Tuesday, February 20, 2018

Pilot whales, Humpbacks and Dolphins.

Last week, I had the amazing fortune of photographing pilot whales in the Pacific deep blue. The pod was generous and I was able to take this picture on my second drop in, and it was extraordinary. I had been in the water with them in the Kingdom of Tonga, several years ago. During my first experience with them, they were hunting and pelagic sharks were in tow. At that time, I was struck by their incredible grace and linear swimming. They passed by in rows, their dark skin was a sharp contrast against the Tongan clear blue waters.
The picture below is from my most recent Hawaiian encounter just a few days ago. I love this picture because it shows how much their skin shins and reflects light. 

This time they were traveling, but curious. They bobbed their heads to the surface and spy hopped for several minutes before I was in the water with them.  
These gentle beauties are residents of the local waters. Their scientific name is Globicephala. They survive primarily on squid and are thought to dive deeper during the night. They tend to travel in pods and like orcas have a matrilineal family structure. 
What I love about documenting cetaceans in the wild, is observing how their tales move through the waters as they swim on the surface, how they travel in pods and observing their incredible navigation from the depths of the ocean to the surface of the sea. 
Below is humpback tail taken at the surface, spinner dolphins swimming in pods along the bottom and a beautiful bamboo trunk, the ridges that remind me of the formation of a dolphin pod.

Each time that I enter the ocean with my camera, my curiosity and desire to learn more widens. I fall in love again, each and every time. Below is a magical tide pool filled will colorful coral and delicate yellow and black fish called Hawaiian sergeant fish, these beauties reminded me of the coherence in nature, repeated patterns and the delicate and elegant natural language that we speak with one another through our physiology. 
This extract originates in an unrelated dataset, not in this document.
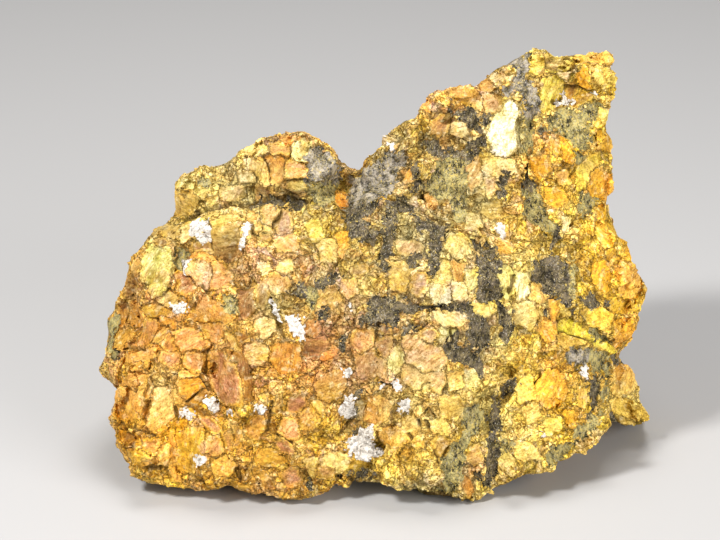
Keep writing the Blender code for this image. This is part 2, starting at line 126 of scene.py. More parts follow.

# Thin veils over the show face, of dust from the host rock or of a stain, which also paint light and
# shade: the lighter veils brighten and the darker ones dim parts of the face by how much light falls
# there, such as the shaded foot. Each has a paint, the middle in pixels of the view, how many pixels
# it reaches, and how thick it lies. The order of paints goes from the lowest paint to the one on top.
VEIL_AND_LIGHT_ORDER = ("amber", "rose", "flame", "sun", "pale", "khaki")
VEILS_AND_PAINTED_LIGHT = [
    ("amber", 150, 340, 40, 0.3), ("amber", 130, 280, 25, 0.2), ("amber", 240, 355, 50, 0.2),
    ("amber", 335, 360, 40, 0.35), ("amber", 150, 380, 30, 0.1), ("amber", 330, 300, 30, 0.2),
    ("amber", 310, 410, 25, 0.2), ("amber", 275, 455, 40, 0.1),
    ("flame", 140, 420, 45, 0.35), ("flame", 190, 380, 40, 0.25), ("flame", 160, 450, 45, 0.35),
    ("flame", 200, 320, 35, 0.25), ("flame", 130, 340, 35, 0.25), ("flame", 250, 440, 50, 0.2),
    ("sun", 600, 230, 45, 0.35), ("sun", 630, 300, 35, 0.45), ("sun", 590, 140, 35, 0.3),
    ("sun", 525, 375, 30, 0.5), ("sun", 495, 412, 35, 0.45), ("sun", 560, 430, 40, 0.35),
    ("sun", 560, 200, 30, 0.3), ("sun", 410, 455, 30, 0.4), ("sun", 415, 395, 30, 0.3),
    ("sun", 342, 234, 18, 0.45), ("sun", 630, 400, 25, 0.5), ("sun", 590, 320, 30, 0.4),
    ("sun", 524, 270, 30, 0.35), ("sun", 215, 205, 35, 0.3), ("sun", 600, 85, 20, 0.2),
    ("rose", 205, 345, 45, 0.25), ("rose", 300, 360, 45, 0.22), ("rose", 200, 272, 25, 0.25),
    ("rose", 335, 300, 30, 0.15), ("rose", 245, 300, 30, 0.15), ("rose", 260, 480, 30, 0.2),
    ("flame", 525, 385, 25, 0.3), ("flame", 410, 448, 28, 0.3), ("flame", 632, 285, 35, 0.25),
    ("flame", 600, 240, 28, 0.25), ("flame", 414, 400, 30, 0.15), ("flame", 562, 420, 25, 0.15),
    ("pale", 486, 408, 30, 0.35), ("pale", 522, 275, 28, 0.3), ("pale", 486, 345, 20, 0.3),
    ("pale", 492, 130, 28, 0.3), ("pale", 235, 202, 45, 0.3), ("pale", 415, 375, 30, 0.2),
    ("pale", 520, 130, 20, 0.3), ("pale", 415, 420, 30, 0.2), ("pale", 630, 395, 25, 0.3),
    ("pale", 410, 235, 30, 0.3), ("pale", 276, 304, 22, 0.3), ("pale", 481, 202, 22, 0.35),
    ("pale", 158, 385, 20, 0.25), ("sun", 597, 383, 22, 0.4), ("rose", 350, 363, 35, 0.3),
    ("amber", 205, 480, 30, 0.35), ("amber", 277, 483, 25, 0.25), ("khaki", 418, 485, 25, 0.5),
    ("khaki", 228, 160, 18, 0.5), ("amber", 418, 452, 20, 0.3),
    ("khaki", 400, 230, 60, 0.3), ("khaki", 430, 330, 60, 0.35), ("khaki", 378, 130, 30, 0.45),
    ("khaki", 340, 280, 40, 0.3), ("khaki", 300, 205, 40, 0.25), ("khaki", 225, 195, 30, 0.15),
    ("khaki", 185, 165, 20, 0.4), ("khaki", 162, 230, 25, 0.5), ("khaki", 465, 182, 40, 0.5),
    ("khaki", 500, 320, 30, 0.2), ("khaki", 385, 400, 40, 0.25), ("khaki", 450, 240, 30, 0.3),
    ("khaki", 545, 240, 40, 0.1), ("khaki", 490, 80, 20, 0.3), ("khaki", 126, 306, 20, 0.35),
    ("khaki", 486, 400, 30, 0.1), ("khaki", 455, 480, 30, 0.3), ("khaki", 590, 350, 30, 0.25),
]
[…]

In the next year, I am refining and editing my photographs to create a book that has been asking to be printed. It has been over ten years that I have been documenting the seas and observing mother nature's grace while trailing behind countless cetaceans. 
I am grateful to everyone who takes the time to read my posts and support my underwater work. As the days grow longer and the local waters begin to warm, I am eagerly expecting the return of cetaceans to the East End. 
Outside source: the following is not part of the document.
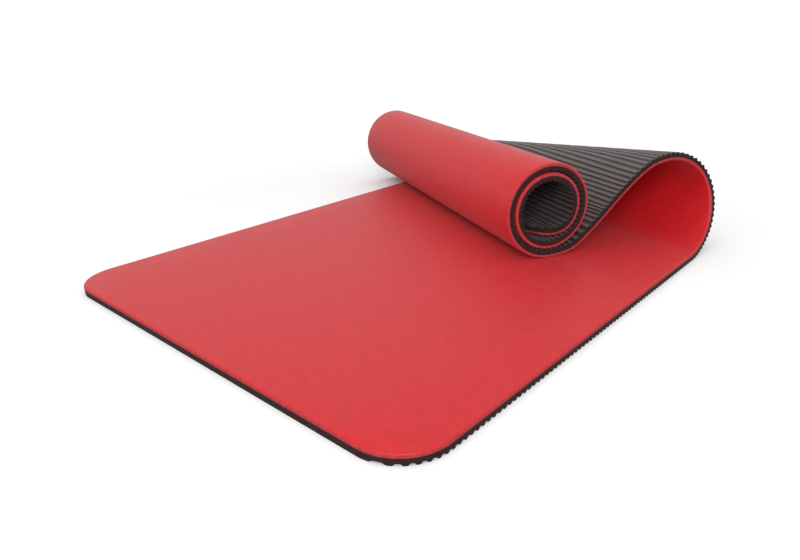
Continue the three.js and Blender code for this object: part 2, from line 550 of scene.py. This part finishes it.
def make_floor():
    """A white disc, too wide for its rim to be seen."""
    disc = bmesh.new()
    place = Matrix.Translation((*FLOOR_CENTRE, -FLOOR_DROP))
    bmesh.ops.create_circle(disc, cap_ends=True, segments=96, radius=FLOOR_RADIUS, matrix=place)
    mesh = bpy.data.meshes.new("floor")
    disc.to_mesh(mesh)
    disc.free()
    floor = bpy.data.objects.new("floor", mesh)
    bpy.context.scene.collection.objects.link(floor)
    material = bpy.data.materials.new("floor")
    material.use_nodes = True
    shader = material.node_tree.nodes["Principled BSDF"]
    tree = material.node_tree
    tree.links.new(seen_and_bounced(tree, FLOOR_SEEN, FLOOR_BOUNCED), shader.inputs["Base Color"])
    # Away from the mat a little glow makes the floor as white as the background.
    tree.links.new(seen_and_bounced(tree, 1.0, 0.0), shader.inputs["Emission Color"])
    coordinates = tree.nodes.new("ShaderNodeTexCoord")
    distance = tree.nodes.new("ShaderNodeVectorMath")
    distance.operation = "LENGTH"
    tree.links.new(coordinates.outputs["Object"], distance.inputs[0])
    glow = tree.nodes.new("ShaderNodeMapRange")
    glow.inputs["From Min"].default_value = GLOW_START
    glow.inputs["From Max"].default_value = GLOW_END
    glow.inputs["To Max"].default_value = GLOW_STRENGTH
    tree.links.new(distance.outputs["Value"], glow.inputs["Value"])
    tree.links.new(glow.outputs["Result"], shader.inputs["Emission Strength"])
    shader.inputs["Roughness"].default_value = 0.9
    shader.inputs["Specular IOR Level"].default_value = 0.1
    mesh.materials.append(material)


def make_lights():
    """A white backdrop, a wide lamp overhead, and a smaller one off the flat end's near corner."""
    world = bpy.data.worlds.new("studio")
    world.use_nodes = True
    tree = world.node_tree
    background = tree.nodes["Background"]
    brightness = seen_and_bounced(tree, BACKDROP_SEEN, BACKDROP_BOUNCED)
    tree.links.new(brightness, background.inputs["Color"])
    background.inputs["Strength"].default_value = BACKDROP_STRENGTH
    bpy.context.scene.world = world
    area_light("overhead", (0.1, 0.3, 2.6), target=(0.1, 0, 0), size=(3.0, 3.0), power=10)
    area_light("front", (-2.2, -1.7, 1.6), target=(0.3, 0, 0), size=(1.6, 1.2), power=66)


def make_camera():
    """Off the near corner of the flat end, looking down across the mat to the roll."""
    forward = Vector(
        (math.cos(YAW) * math.cos(PITCH), math.sin(YAW) * math.cos(PITCH), -math.sin(PITCH))
    )
    level_right = Vector((math.sin(YAW), -math.cos(YAW), 0))
    level_down = forward.cross(level_right)
    right = math.cos(ROLL) * level_right + math.sin(ROLL) * level_down
    down = forward.cross(right)
    camera = bpy.data.objects.new("camera", bpy.data.cameras.new("camera"))
    turn = Matrix((right, -down, -forward)).transposed().to_4x4()
    camera.matrix_world = Matrix.Translation(CAMERA_POSITION) @ turn
    camera.data.sensor_width = SENSOR_WIDTH
    camera.data.lens = LENS
    camera.data.clip_start = NEAREST_SEEN
    bpy.context.scene.collection.objects.link(camera)
    bpy.context.scene.camera = camera


make_camera()
make_lights()
make_floor()
red_skin = foam("red_skin", srgb(186, 14, 22), srgb(194, 20, 28), SKIN)
# Red cut foam for the outer faces. Its colour is also darkened as painted shade, because those side faces get less
# light than the top.
red_cut_painted_shade = foam("red_cut_painted_shade", srgb(156, 46, 52), srgb(172, 60, 66), CUT)
charcoal_skin = foam("charcoal_skin", srgb(72, 62, 61), srgb(86, 75, 74), RIBBED, rib_shade)
charcoal_cut = foam("charcoal_cut", srgb(40, 21, 21), srgb(50, 28, 27), CUT)
build_layer("top", red_skin, red_cut_painted_shade)
build_layer("base", charcoal_skin, charcoal_cut)
bpy.context.scene.view_settings.view_transform = "Standard"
Saturday, February 17, 2018

The Pele Report.

Yellow Fronted Canaries and Saffron Finches grace the coastline, as they sing in tandem flying quickly among the tree tree tops. Darting from one branch to the next they search out sweet treats and sing their magical song. 
They are accompanied by bright green geckos drinking sweet fruit nectars and crimson orchids
sharing their delicate blooms.

Pods of dolphins surf the waves and spin freely over coral reefs, while misty clouds cover the towering tropical trees. Sea urchins gently dance in small volcanic pools filled with broken shells, coral and miniature purple snails while shy quick crabs snag morsels from the black rocks in between gentle waves. 

Curious spinner dolphins. 

A strong and tumultuous rain cleared Pele's clouds and smoke. The power of nature has revisited me from the inside out and I am always in awe when I feel this kind of natural reorganization. 
It feels as though these deep realignments are needed at this time. Sometimes deep sighs of knowing and salty tears accompany these moments of recognition. 

Each and every element has its place in the wholeness of nature. In keeping with the changing rhythms of nature, I have taken every opportunity to take pictures of anyone willing to sit with me and my camera. I am so deeply grateful to all of the beauties I was able to connect with, while Pele's presence embraced us, she watched all of us meet under her fiery and tender gaze. 

Thank you dolphins, and whales for your gentle presence and generosity.